If you’re a trader, in theory it’s a good idea to go to a competitor if there is a job for you, but there aren’t a lot of bids right now, he said.

“The firms that hire do so strategically,” Karp said. “Everyone wants the next upcoming superstar, but that’s hard because rising superstars typically get paid well at their current firm.”

After the shock of a disappointing bonus wears off, it’s a good idea to take stock, look at other factors and consider the big picture.

“It’s not always about the comp alone – people don’t want to hit the reset button and start over on day one,” Karp said. “A lot of people think about the platform, management, compliance, finding the right firm, a great franchise that checks all the boxes, more so now than before the crisis.”

Figure out the reason

Whether it’s a lower-than-expected bonus, no bonus at all or – worse of all – a layoff, you have to understand why it happened. If all of your colleagues got a small bonus too, then that says something about the overall state of the firm.

“That’s common in startups and smaller financial institutions with cash-flow problems – it’s not about individuals’ performance,” Jane Cranston, the president of Executive Career Coach. “People got used to fabulous bonuses, but [they are] lessening all over the place.

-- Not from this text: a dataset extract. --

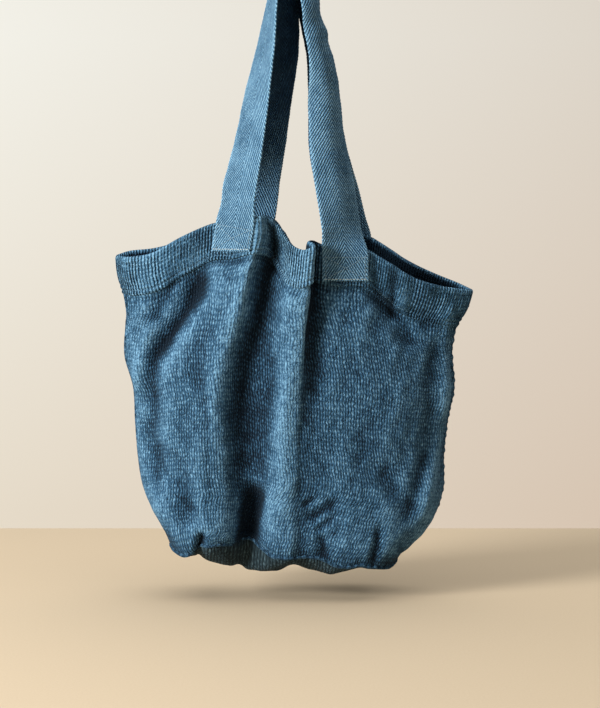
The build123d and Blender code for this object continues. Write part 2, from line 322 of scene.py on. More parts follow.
def wrinkle(panel, creases, seed):
    """Adds creases and soft ripples to a panel, fading to nothing at its side seams and rim."""
    u, w = panel.sack[..., 0], panel.sack[..., 2]
    depth = sum(crease(u, w, *line) for line in creases)
    arc = np.linspace(0, 1, panel.sack.shape[1])[None, :]
    drop = np.linspace(0, 1, panel.sack.shape[0])[:, None]
    quiet = smooth(arc, 0, 0.05) * (1 - smooth(arc, 0.95, 1.0))
    below_hem = smooth(drop, 0.02, 0.16)
    depth = depth * (0.35 + 0.65 * below_hem)
    depth += UNDER_HEM_DEPTH * np.exp(-((w[:1] - w - UNDER_HEM_DROP) / 4) ** 2)
    depth -= BROAD_RIPPLE * ripples(u, w * 0.5, 30, 34, 90, seed) * (0.3 + 0.7 * below_hem)
    depth -= FINE_RIPPLE * ripples(u, w, 40, 14, 30, seed + 1) * below_hem
    panel.sack = panel.sack - normals(panel.sack, panel.side) * (depth * quiet)[..., None]
    panel.sack[..., 1] = panel.side * np.maximum(panel.side * panel.sack[..., 1], 0)


wrinkle(front, front_creases, 11)
wrinkle(back, back_creases, 23)

# ---------------------------------------------------------------- mesh helpers


def add_mesh(name, vertices, faces, cloth, material):
    """A smooth-shaded mesh object from vertices in millimetres, with each one's place on the flat cloth."""
    mesh = bpy.data.meshes.new(name)
    mesh.from_pydata((np.asarray(vertices) * MM).tolist(), [], faces)
    mesh.attributes.new("cloth", "FLOAT_VECTOR", "POINT").data.foreach_set(
        "vector", np.asarray(cloth, np.float32).ravel())
    mesh.polygons.foreach_set("use_smooth", [True] * len(mesh.polygons))
    mesh.validate()
    mesh.update()
    made = bpy.data.objects.new(name, mesh)
    bpy.context.scene.collection.objects.link(made)
    mesh.materials.append(material)
    return made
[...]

“A lot of places have been giving out miserable bonuses – pretty much everybody I’ve talked to got significantly less than they did the last few years, other than the very top performers,” she said. “I wouldn’t quit, but if a company doesn’t have a good financial status, then you might think about leaving.”

Look yourself in the mirror. If it’s just you who received a disappointing bonus, then you have to find out the reason, but regardless of why it happened, you should start revising your resume and seeking out other opportunities immediately.

“That’s a red flag. If it’s only you, then it means something. It’s a subtle way of saying ‘We want you to leave,’ pointing toward the door,” Cranston said.

Keep things in perspective

You may have got a lesser bonuses, but did some of your colleagues get pink slips? It’s important to keep things in perspective.

“How did other people get treated, and what’s the market like?” Cranston said. “Most people can’t afford to just up and quit, but that doesn’t mean you can’t start looking.

“I never tell people to quit on the spot – it’s too impulsive,” she said. “Never quit for spite, ‘I’ll show him…’ You’ll show him what exactly?”

Don’t blow your top

Whatever you do, don’t burn bridges without stopping to think things through. Take a step back when you get the number on your check and try your best not to take it personally, at least initially.

“Once you’ve had time to digest, then you’ve got a decision to make,” Cohen said. “Conduct a job search while working, but never quit without a job opportunity in hand, because you never know how the market will respond.

“If you do quit impulsively, how will it look to the rest of the world? How will you explain quitting or job-hopping?” he said. “A potential hiring manager will say, ‘Our firm didn’t pay great bonuses either,’ and might question your judgement. Quitting in haste or getting angry without examination is very dangerous.”